The images were taken in visible light with the Cassini spacecraft narrow-angle camera on July 5, 2008. The view was acquired at a distance of approximately 1.1 million km (684,000 miles) from Saturn and at a sun-Saturn-spacecraft, or phase, angle of 34°.
Credit: NASA/JPL/Space Science Institute
Cassini scientists using the ultraviolet imaging spectrograph previously detected thickened blobs near the F ring by noting when starlight was partially blocked. These objects may be related to the clumps seen by Murray and colleagues.

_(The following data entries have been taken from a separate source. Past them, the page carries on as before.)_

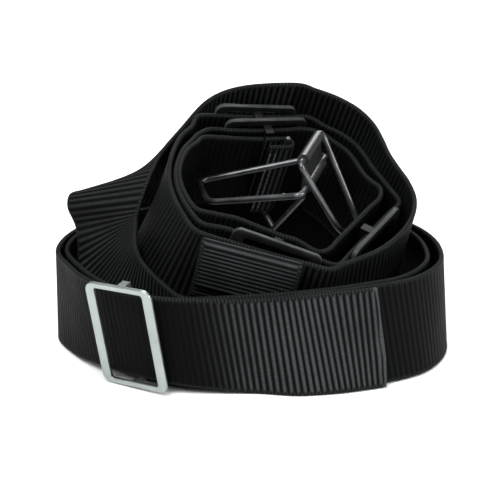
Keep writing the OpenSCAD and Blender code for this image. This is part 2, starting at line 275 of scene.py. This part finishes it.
def add(tree, kind, props=(), **inputs):
    """Adds a node, sets its properties, and links or sets its inputs, by name or by number."""
    n = tree.nodes.new(kind)
    for k, v in dict(props).items():
        setattr(n, k, v)
    for k, v in inputs.items():
        socket = n.inputs[int(k[1:])] if k[1:].isdigit() else n.inputs[k.replace("_", " ")]
        if isinstance(v, bpy.types.NodeSocket):
            tree.links.new(v, socket)
        else:
            socket.default_value = v
    return n


def new_material(name):
    """A material with an empty tree."""
    mat = bpy.data.materials.new(name)
    mat.use_nodes = True
    mat.node_tree.nodes.clear()
    return mat, mat.node_tree


def nylon_webbing():
    """Black woven nylon: ribs of doubled yarn across, fine warp along; the crests are painted lighter as a
    painted highlight, in patches of grey dust, and the grooves painted dark as painted shade.
    """
    mat, tree = new_material("nylon_webbing")
    where = add(tree, "ShaderNodeAttribute", {"attribute_name": "strap_place"}).outputs["Vector"]
    rib = add(tree, "ShaderNodeAttribute", {"attribute_name": "rib"}).outputs["Fac"]
    parts = add(tree, "ShaderNodeSeparateXYZ", Vector=where).outputs
    # Warp yarns run along the strap, crossed by picks. Real ones lie 0.4 mm apart, and these are
    # twice as coarse, so that they show
    warp_mm, pick_mm = 0.9, 0.8
    warp = add(tree, "ShaderNodeMath", {"operation": "MULTIPLY"}, _0=parts[1], _1=2 * math.pi / warp_mm)
    warp = add(tree, "ShaderNodeMath", {"operation": "SINE"}, _0=warp.outputs[0])
    pick = add(tree, "ShaderNodeMath", {"operation": "MULTIPLY"}, _0=parts[0], _1=2 * math.pi / pick_mm)
    pick = add(tree, "ShaderNodeMath", {"operation": "SINE"}, _0=pick.outputs[0])
    weave = add(tree, "ShaderNodeMath", {"operation": "MULTIPLY"}, _0=warp.outputs[0],
                _1=pick.outputs[0])
    # Dust lies in patches 29 mm wide, and single fibres give a grain of 0.6 mm
    dust = add(tree, "ShaderNodeTexNoise", Vector=where, Scale=0.035, Detail=5.0, Roughness=0.6)
    grain = add(tree, "ShaderNodeTexNoise", Vector=where, Scale=1.7, Detail=2.0)
    patchy = add(tree, "ShaderNodeMapRange", Value=dust.outputs["Fac"], From_Min=0.3, From_Max=0.7,
                 To_Min=0.65, To_Max=1.15)
    # Crest tone: painted highlight on the rib crests, scaled by the dust patches, and painted shade in the
    # grooves
    crest = add(tree, "ShaderNodeMath", {"operation": "POWER"}, _0=rib, _1=3.4)
    crest = add(tree, "ShaderNodeMath", {"operation": "MULTIPLY"}, _0=crest.outputs[0],
                _1=patchy.outputs[0])
    body = add(tree, "ShaderNodeMix", {"data_type": "RGBA"}, _0=crest.outputs[0],
               _6=srgb("#040405"), _7=srgb("#3b3f3f"))
    speck = add(tree, "ShaderNodeMapRange", Value=grain.outputs["Fac"], From_Min=0.35, From_Max=0.7,
                To_Min=0.75, To_Max=1.25)
    woven = add(tree, "ShaderNodeMath", {"operation": "MULTIPLY_ADD"}, _0=warp.outputs[0], _1=0.22,
                _2=speck.outputs[0])
    tint = add(tree, "ShaderNodeVectorMath", {"operation": "SCALE"}, _0=body.outputs[2],
               _3=woven.outputs[0])
    rough = add(tree, "ShaderNodeMapRange", Value=dust.outputs["Fac"], To_Min=0.42, To_Max=0.68)
    lift = add(tree, "ShaderNodeMath", {"operation": "ADD"}, _0=weave.outputs[0],
               _1=grain.outputs["Fac"])
    relief = add(tree, "ShaderNodeBump", Strength=0.5, Distance=0.1 * mm, Height=lift.outputs[0])
    shader = add(tree, "ShaderNodeBsdfPrincipled", Base_Color=tint.outputs[0],
                 Roughness=rough.outputs[0], Normal=relief.outputs[0], Specular_IOR_Level=0.04)
    add(tree, "ShaderNodeOutputMaterial", Surface=shader.outputs[0])
    return mat


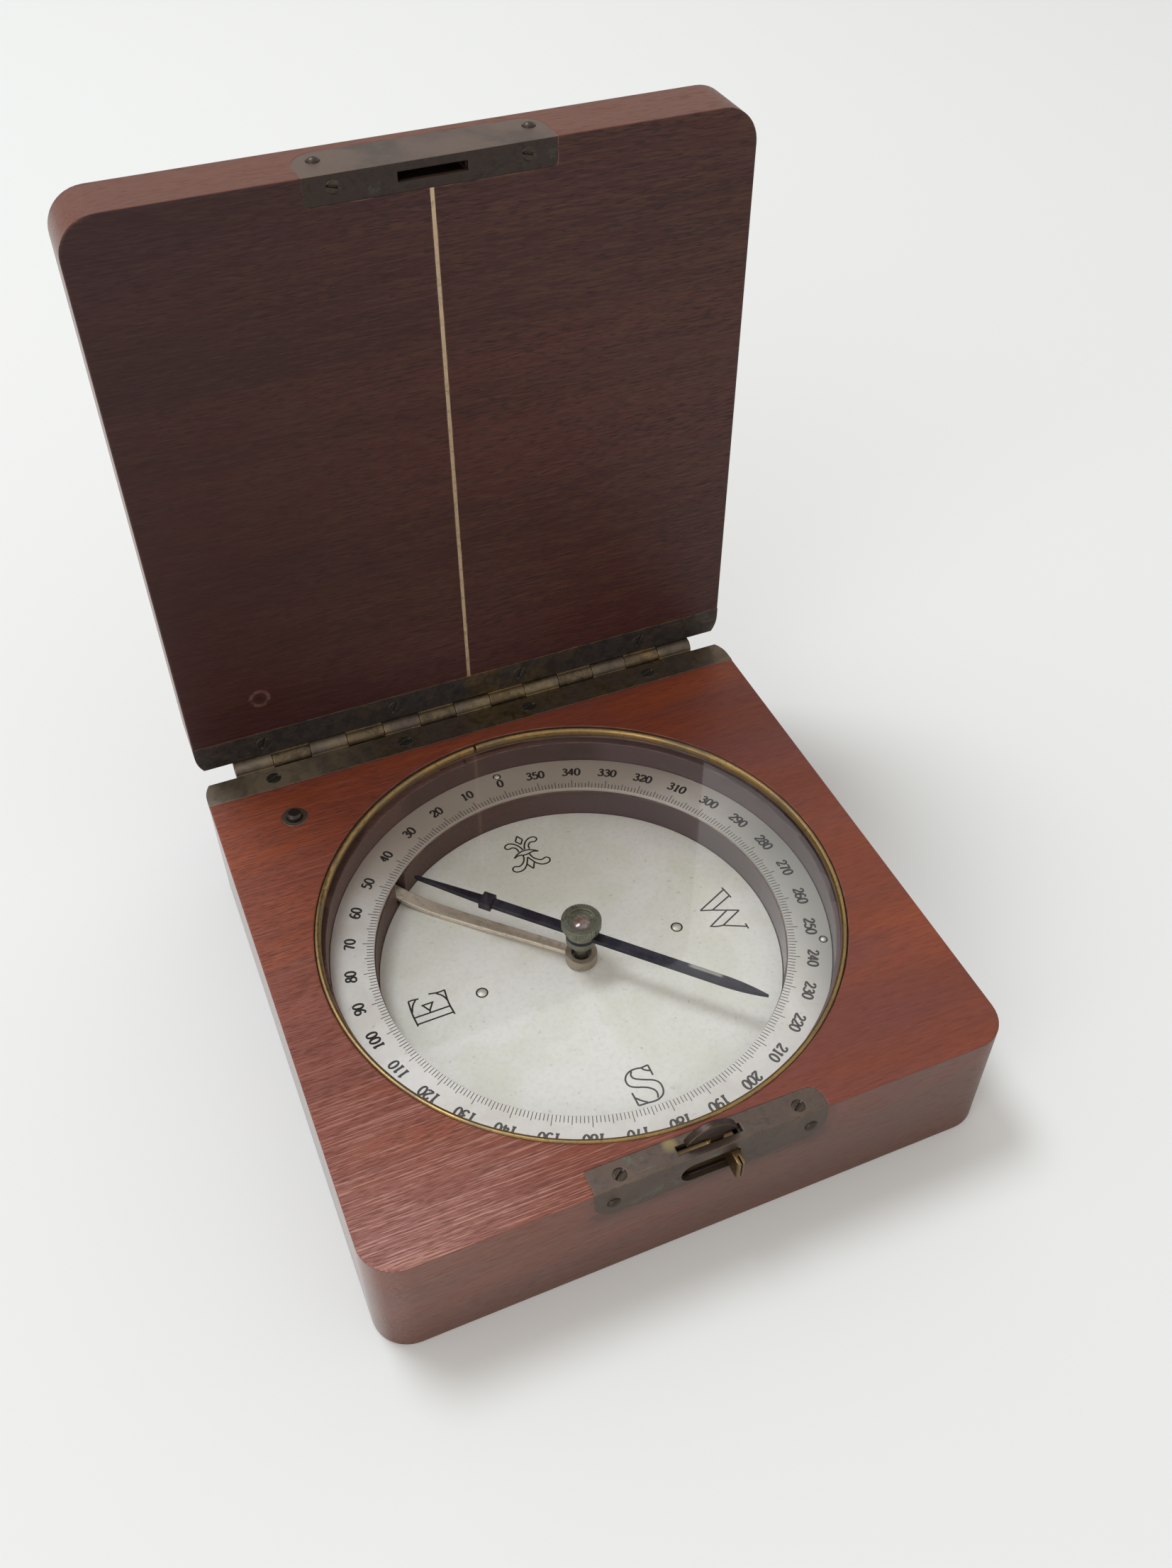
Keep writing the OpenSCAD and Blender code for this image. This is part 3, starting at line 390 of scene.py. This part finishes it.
metals = {  # tones: clean, dull and deep
    "hingeBrass": {"tones": ("#8a7853", "#5f5349", "#3b3430"), "share": 0.58, "dirt": 0.25,
                   "paler": (leftEnd, "#756857"), "on": ["base_hinge_leaf"]},
    "hingeBrassDark": {"tones": ("#957a48", "#47423f", "#2a2628"), "share": 0.64, "dirt": 0.4,
                       "change": brightKnuckles, "on": ["lid_hinge_leaf"]},
    # the plate's rubbed bright edges also paint the highlight along its bend
    "plateBrass": {"tones": ("#806a52", "#584b44", "#3d3530"), "share": 0.66, "green": 0.45, "rubbed": 1.0,
                   "paler": (slotEnd, "#8c7c4e"), "on": ["base_catch_plate"]},
    "bushBrass": {"tones": ("#8c7a62", "#5f554b", "#433c36"), "share": 0.6, "on": ["plunger_bush"]},
    "lidPlateBrass": {"tones": ("#534533", "#3a312d", "#262120"), "share": 0.66, "green": 0.2,
                      "paler": (topEdge, "#574438"), "on": ["lid_catch_plate"]},
    "screwBrass": {"tones": ("#6a5e46", "#45403a", "#2b2724"), "share": 0.7, "rubbed": 0.25, "dirt": 0.5,
                   "on": ["base_hinge_screws", "lid_hinge_screws"]},
    "pinBrass": {"tones": ("#6f5f4e", "#40362f", "#282220"), "share": 0.66, "rough": (0.25, 0.4), "rubbed": 0.35,
                 "on": ["base_catch_screws", "lid_catch_screws"]},
    "bezelBrass": {"tones": ("#9a7d4e", "#6e5f4a", "#40372d"), "share": 0.46, "rough": (0.28, 0.45),
                   "metal": (0.95, 0.75), "scale": 1.5, "on": ["bezel_ring", "hinge_pin"]},
    "latchBrass": {"tones": ("#92764e", "#3a2f2a", "#261f1d"), "share": 0.62, "rough": (0.25, 0.45),
                   "change": lowerPart, "on": ["latch_bolt"]},
    "plungerSteel": {"tones": ("#7a6f62", "#3d3530", "#241f1c"), "share": 0.62, "rough": (0.2, 0.35),
                     "on": ["plunger_pin"]},
    "capBrass": {"tones": ("#939484", "#6d6e62", "#484840"), "rough": (0.22, 0.42), "round": 0.1, "scale": 2.0,
                 "on": ["needle_cap", "needle_hub_washer", "pivot_post"]},
    "lifterBrass": {"tones": ("#e6dac8", "#c8bba8", "#a09381"), "share": 0.36, "rough": (0.3, 0.42),
                    "metal": (0.6, 0.3), "on": ["lifter_lever"]},
    "collarBrass": {"tones": ("#b3a694", "#8d8172", "#665c50"), "share": 0.4, "rough": (0.3, 0.42),
                    "metal": (0.6, 0.3), "on": ["lifter_collar"]},
    "sightBrass": {"tones": ("#c0a88a", "#957f68", "#5f5142"), "share": 0.4, "metal": (0.7, 0.4), "round": 0.1,
                   "on": ["lid_sight_line"]},
    "plainSteel": {"tones": ("#b0b0ae", "#8a8a86", "#5c5a56"), "share": 0.4, "round": 0.1,
                   "on": ["pivot_point", "lifter_fulcrum_pin"]},
}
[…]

The newly-found F ring objects appear dense enough to have what scientists call "self-gravity." That means they can attract more particles to themselves and snowball in size as ring particles bounce around in Prometheus's wake, Murray said. The objects could be about as dense as Prometheus, though only about one-fourteenth as dense as Earth.
What gives the F ring snowballs a particularly good chance of survival is their special location in the Saturn system. The F ring resides at a balancing point between the tidal force of Saturn trying to break objects apart and self-gravity pulling objects together. One current theory suggests that the F ring may be only a million years old, but gets replenished every few million years by moonlets drifting outward from the main rings. However, the giant snowballs that form and break up probably have lifetimes of only a few months.
The new findings could also help explain the origin of a mysterious object about 5 to 10 km (3 to 6 miles) in diameter that Cassini scientists spotted in 2004 and have provisionally dubbed S/2004 S 6. This object occasionally bumps into the F ring and produces jets of debris.
"The new analysis fills in some blanks in our solar system's history, giving us clues about how it transformed from floating bits of dust to dense bodies," said Linda Spilker, Cassini project scientist at NASA's Jet Propulsion Laboratory in Pasadena, Calif. "The F ring peels back some of the mystery and continues to surprise us."
The late Kevin Beurle was made the honorary first author on this paper because of his contributions in developing software and designing observation sequences for this research. He died in 2009.